Rows from an object dataset:

>> START

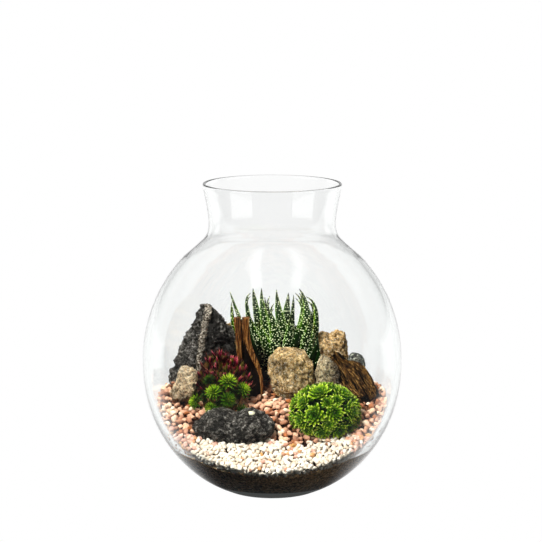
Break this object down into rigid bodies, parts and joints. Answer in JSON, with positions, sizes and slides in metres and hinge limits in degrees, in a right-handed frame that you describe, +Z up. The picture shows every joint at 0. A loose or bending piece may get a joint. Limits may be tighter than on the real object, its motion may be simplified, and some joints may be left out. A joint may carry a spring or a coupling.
{
  "type": "glass plant terrarium",
  "caption": "Open glass globe vase with a flared neck, planted with succulents, stones and driftwood on gravel over soil.",
  "frame": {"origin": "centre of the glass foot, on the surface that the vessel stands on", "axes": "+Z up along the vessel's axis, -Y to the front, where the white gravel lies, +X to the right"},
  "size_m": [0.247, 0.247, 0.294],
  "materials": {
    "clear_glass": "clear polished blown glass, faintly green where thick",
    "potting_soil": "dark crumbly soil",
    "pink_gravel": "matt salmon and pink chips",
    "white_gravel": "matt cream-white chips",
    "tan_rock": "rough speckled tan stone",
    "beige_stone": "rough speckled pale stone",
    "grey_stone": "mottled grey stone",
    "lava_rock": "rough porous black rock",
    "red_driftwood": "weathered reddish wood with deep grooves",
    "dark_driftwood": "dark ridged weathered wood",
    "haworthia_leaf": "dark green leaves with raised white dots",
    "lime_leaf": "bright lime green leaves",
    "green_leaf": "light green pointed leaves",
    "burgundy_leaf": "burgundy pointed leaves"
  },
  "bodies": {
    "root": {"glass_vessel": "clear_glass", "soil": "potting_soil", "gravel_pink": "pink_gravel", "gravel_white": "white_gravel", "stray_pebble": "white_gravel", "tan_rock_centre": "tan_rock", "tan_rock_small": "tan_rock", "tan_rock_back": "tan_rock", "tan_rock_behind": "tan_rock", "beige_stone_left": "beige_stone", "dark_stone_right": "grey_stone", "lava_rock_front": "lava_rock", "lava_rock_tall": "lava_rock", "driftwood_upright": "red_driftwood", "driftwood_right": "dark_driftwood", "haworthia_left": "haworthia_leaf", "haworthia_centre": "haworthia_leaf", "haworthia_middle": "haworthia_leaf", "haworthia_right": "haworthia_leaf", "green_cushion": "lime_leaf", "green_clump": "green_leaf", "red_clump": "burgundy_leaf"}
  },
  "joints": []
}
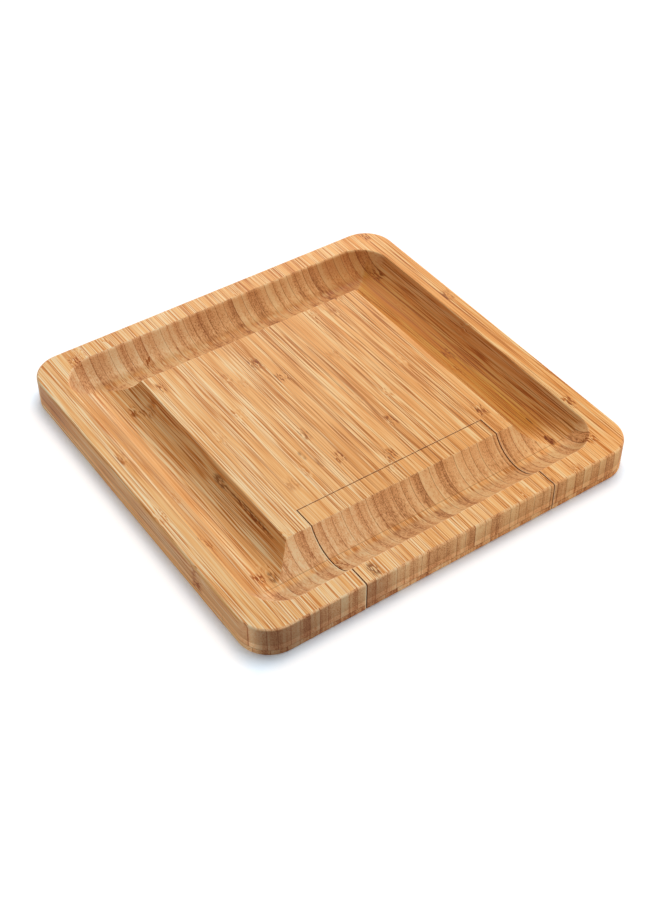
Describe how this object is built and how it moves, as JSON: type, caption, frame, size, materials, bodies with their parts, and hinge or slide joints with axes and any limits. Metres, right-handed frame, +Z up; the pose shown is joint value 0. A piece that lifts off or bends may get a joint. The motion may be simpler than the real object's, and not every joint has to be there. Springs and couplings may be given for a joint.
{
  "type": "cheese board",
  "caption": "Square bamboo cheese board with a coved cracker trough round a raised platform and a slide-out drawer of cheese tools.",
  "frame": {"origin": "middle of the underside, at the centre of the board's square plan", "axes": "+X to the right along the drawer's face, +Y away from the drawer along the grain, +Z up"},
  "size_m": [0.33, 0.33, 0.025],
  "materials": {
    "bamboo_board": "oiled bamboo laminated in strips, satin",
    "bamboo_tray": "sanded bamboo sheet, matt",
    "handle_bamboo": "oiled carbonised bamboo, satin",
    "blade_steel": "stainless steel, brushed along the blade",
    "ferrule_steel": "polished stainless steel",
    "magnet_nickel": "nickel-plated magnet, polished",
    "dowel_beech": "turned beech dowel, raw"
  },
  "bodies": {
    "board": {"board_top": "bamboo_board", "base_panel": "bamboo_board", "runner_left": "bamboo_tray", "runner_right": "bamboo_tray", "stop_dowels": "dowel_beech", "pocket_magnets": "magnet_nickel"},
    "drawer": {"drawer_front": "bamboo_board", "drawer_front_base": "bamboo_board", "drawer_floor": "bamboo_tray", "drawer_insert": "bamboo_tray", "drawer_magnets": "magnet_nickel", "spade_handle": "handle_bamboo", "spade_ferrule": "ferrule_steel", "spade_blade": "blade_steel", "cleaver_handle": "handle_bamboo", "cleaver_ferrule": "ferrule_steel", "cleaver_blade": "blade_steel", "slicer_handle": "handle_bamboo", "slicer_ferrule": "ferrule_steel", "slicer_blade": "blade_steel", "fork_handle": "handle_bamboo", "fork_ferrule": "ferrule_steel", "fork_blade": "blade_steel"}
  },
  "joints": [
    {"name": "drawer_slide", "type": "slide", "parent": "board", "child": "drawer", "axis": [0, -1, 0], "range_m": [0, 0.125]}
  ]
}
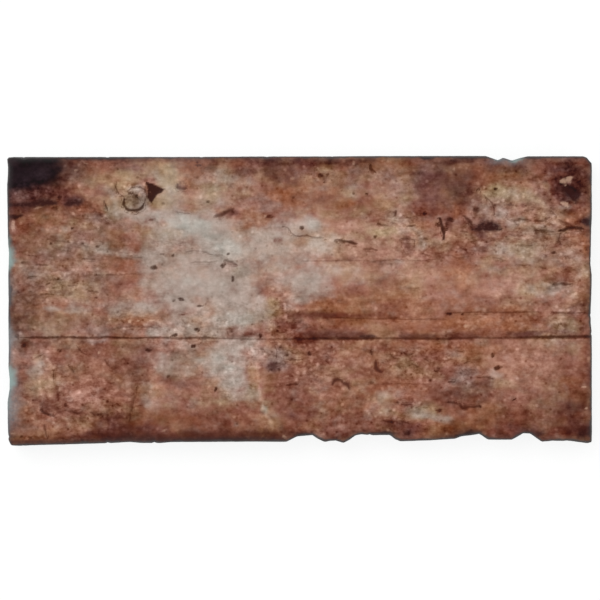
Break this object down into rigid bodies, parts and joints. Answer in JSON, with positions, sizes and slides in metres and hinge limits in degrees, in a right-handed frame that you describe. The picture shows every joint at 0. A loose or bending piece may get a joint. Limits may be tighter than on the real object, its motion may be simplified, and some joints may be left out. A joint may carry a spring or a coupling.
{
  "type": "ceramic wall tile",
  "caption": "Flat rectangular glazed ceramic wall tile with an aged-brick face, a chipped rounded rim and a keyed back of shallow pockets.",
  "frame": {"origin": "middle of the back, on the plane of its ribs, at the centre of the tile's box", "axes": "+X along the length of the tile, +Y across its width towards the back long side, +Z out of the glazed face"},
  "size_m": [0.2, 0.0992, 0.01],
  "materials": {
    "tile": "Matt glaze mottled in terracotta, pinkish beige, tan and lime grey with charcoal stains, over a fired grey-beige body that shows on the back."
  },
  "bodies": {
    "root": {"tile": "tile"}
  },
  "joints": []
}
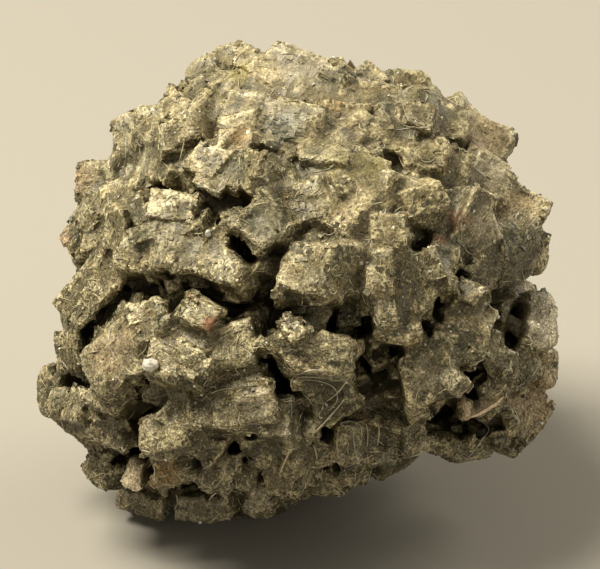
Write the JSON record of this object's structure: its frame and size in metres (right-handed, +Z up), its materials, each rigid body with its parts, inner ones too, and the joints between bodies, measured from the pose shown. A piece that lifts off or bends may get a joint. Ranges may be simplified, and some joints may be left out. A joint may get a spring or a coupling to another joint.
{
  "type": "native arsenic specimen",
  "caption": "Ball of native arsenic: intergrown, nearly cubic crystals with deep pits between them, tarnished dark grey, olive and tan.",
  "frame": {"origin": "middle of the base, at the height of the level cuts that the ball rests on", "axes": "+Z up; +X to the right as seen from the side that the picture shows, which faces -Y"},
  "size_m": [0.02, 0.0206, 0.0187],
  "materials": {
    "tarnished_arsenic": "dull, dusty tarnish over granular grey metal, with a faint metallic sparkle"
  },
  "bodies": {
    "root": {"arsenic_crystal_cluster": "tarnished_arsenic"}
  },
  "joints": []
}
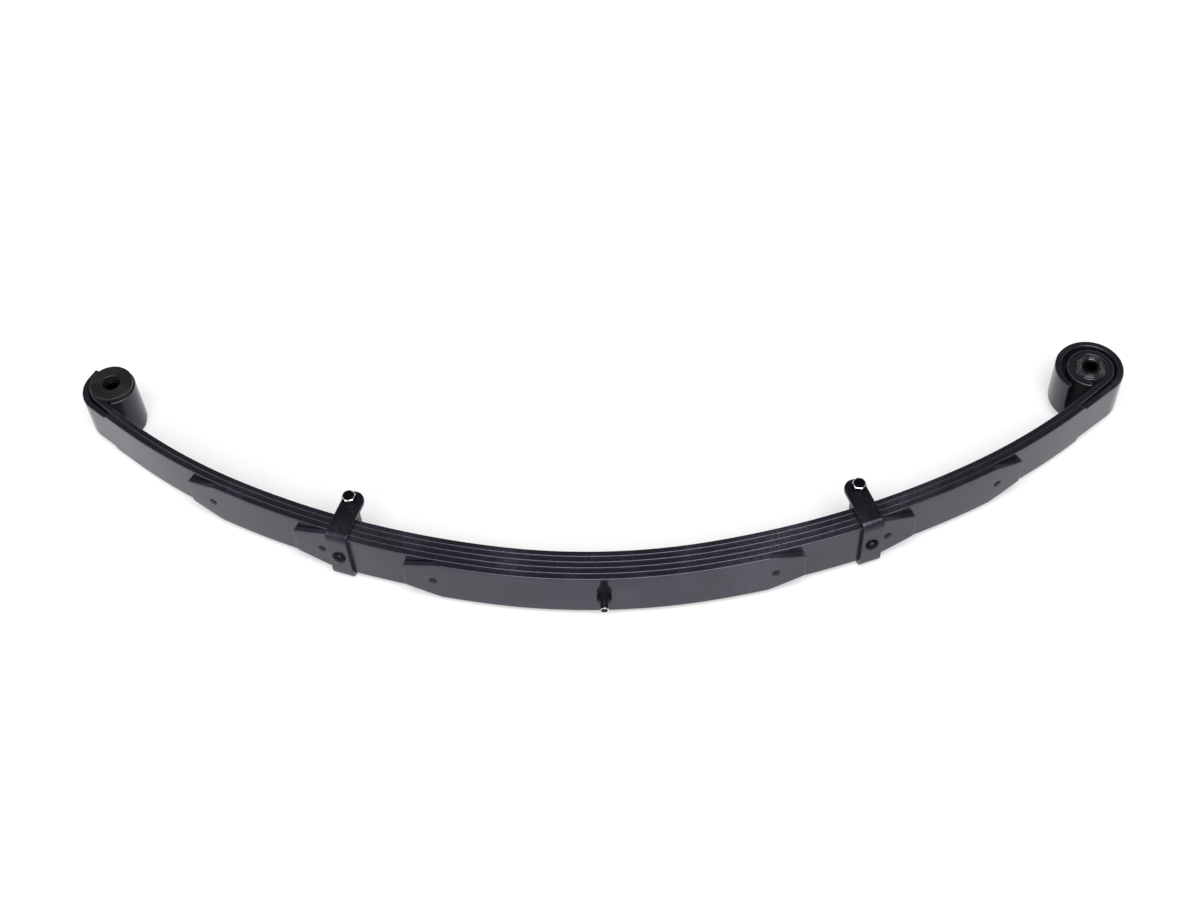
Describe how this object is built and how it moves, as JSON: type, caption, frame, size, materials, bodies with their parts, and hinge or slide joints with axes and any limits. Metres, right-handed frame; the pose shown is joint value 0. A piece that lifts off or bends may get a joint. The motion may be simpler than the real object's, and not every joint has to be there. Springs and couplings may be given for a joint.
{
  "type": "leaf spring",
  "caption": "Semi-elliptic leaf spring of stacked curved leaves with two wrapped end eyes, bushings and bolted rebound clips",
  "frame": {"origin": "on the centre bolt's axis, on the concave face of the main leaf, halfway across its width", "axes": "+X along the spring toward the right eye, +Y toward the concave side and the eyes, +Z across the leaf width; the spring lies on its side"},
  "size_m": [1.2159, 0.3374, 0.0874],
  "materials": {
    "leaf_paint": "semi-gloss black paint",
    "clip_paint": "semi-gloss black paint",
    "fastener_paint": "black paint, worn to bare steel on some edges",
    "spacer_steel": "thin grey overspray on steel",
    "sleeve_steel": "dull dark steel",
    "pad_plastic": "matt plastic",
    "bushing_plastic": "matt polyurethane",
    "bushing_rubber": "rubber dusted with paint"
  },
  "bodies": {
    "leaf_pack": {"main_leaf": "leaf_paint", "second_leaf": "leaf_paint", "third_leaf": "leaf_paint", "fourth_leaf": "leaf_paint", "fifth_leaf": "leaf_paint", "centre_bolt": "fastener_paint", "centre_nut": "fastener_paint"},
    "left_arm": {"left_bushing_upper_half": "bushing_plastic", "left_bushing_lower_half": "bushing_plastic", "left_clip_strap": "clip_paint", "left_clip_rivet": "fastener_paint", "left_clip_bolt": "fastener_paint", "third_leaf_left_pad": "pad_plastic", "fourth_leaf_left_pad": "pad_plastic", "fifth_leaf_left_pad": "pad_plastic"},
    "right_arm": {"right_bushing_can": "clip_paint", "right_bushing_rubber": "bushing_rubber", "right_clip_strap": "clip_paint", "right_clip_rivet": "fastener_paint", "right_clip_bolt": "fastener_paint", "third_leaf_right_pad": "pad_plastic", "fourth_leaf_right_pad": "pad_plastic", "fifth_leaf_right_pad": "pad_plastic"},
    "left_sleeve": {"left_bushing_sleeve": "sleeve_steel"},
    "right_sleeve": {"right_bushing_sleeve": "sleeve_steel"},
    "left_spacer": {"left_clip_spacer": "spacer_steel"},
    "right_spacer": {"right_clip_spacer": "spacer_steel"}
  },
  "joints": [
    {"name": "left_arm_flex", "type": "hinge", "parent": "leaf_pack", "child": "left_arm", "pos_m": [-0.09206, -0.01207, 0], "axis": [0, 0, 1], "range_deg": [-3, 16], "stiffness_Nm_per_rad": 5400, "deforming": ["main_leaf", "second_leaf", "third_leaf", "fourth_leaf", "fifth_leaf"]},
    {"name": "right_arm_flex", "type": "hinge", "parent": "leaf_pack", "child": "right_arm", "pos_m": [0.09206, -0.01207, 0], "axis": [0, 0, -1], "range_deg": [-3, 16], "stiffness_Nm_per_rad": 5400, "deforming": ["main_leaf", "second_leaf", "third_leaf", "fourth_leaf", "fifth_leaf"]},
    {"name": "left_sleeve_turn", "type": "hinge", "parent": "left_arm", "child": "left_sleeve", "pos_m": [-0.57477, 0.24646, 0], "axis": [0, 0, 1], "range_deg": [-40, 40]},
    {"name": "right_sleeve_twist", "type": "hinge", "parent": "right_arm", "child": "right_sleeve", "pos_m": [0.56558, 0.23777, 0], "axis": [0, 0, 1], "range_deg": [-20, 20], "stiffness_Nm_per_rad": 40},
    {"name": "left_spacer_roll", "type": "hinge", "parent": "left_arm", "child": "left_spacer", "pos_m": [-0.28128, 0.07069, 0], "axis": [0, 0, 1], "continuous": true},
    {"name": "right_spacer_roll", "type": "hinge", "parent": "right_arm", "child": "right_spacer", "pos_m": [0.28314, 0.07135, 0], "axis": [0, 0, 1], "continuous": true}
  ]
}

>> END

◆ WHAT IS BEING ASKED
Some lines of the data may hold the word "built". Say how many do, with nothing else.

◆ EXPECTED ANSWER
2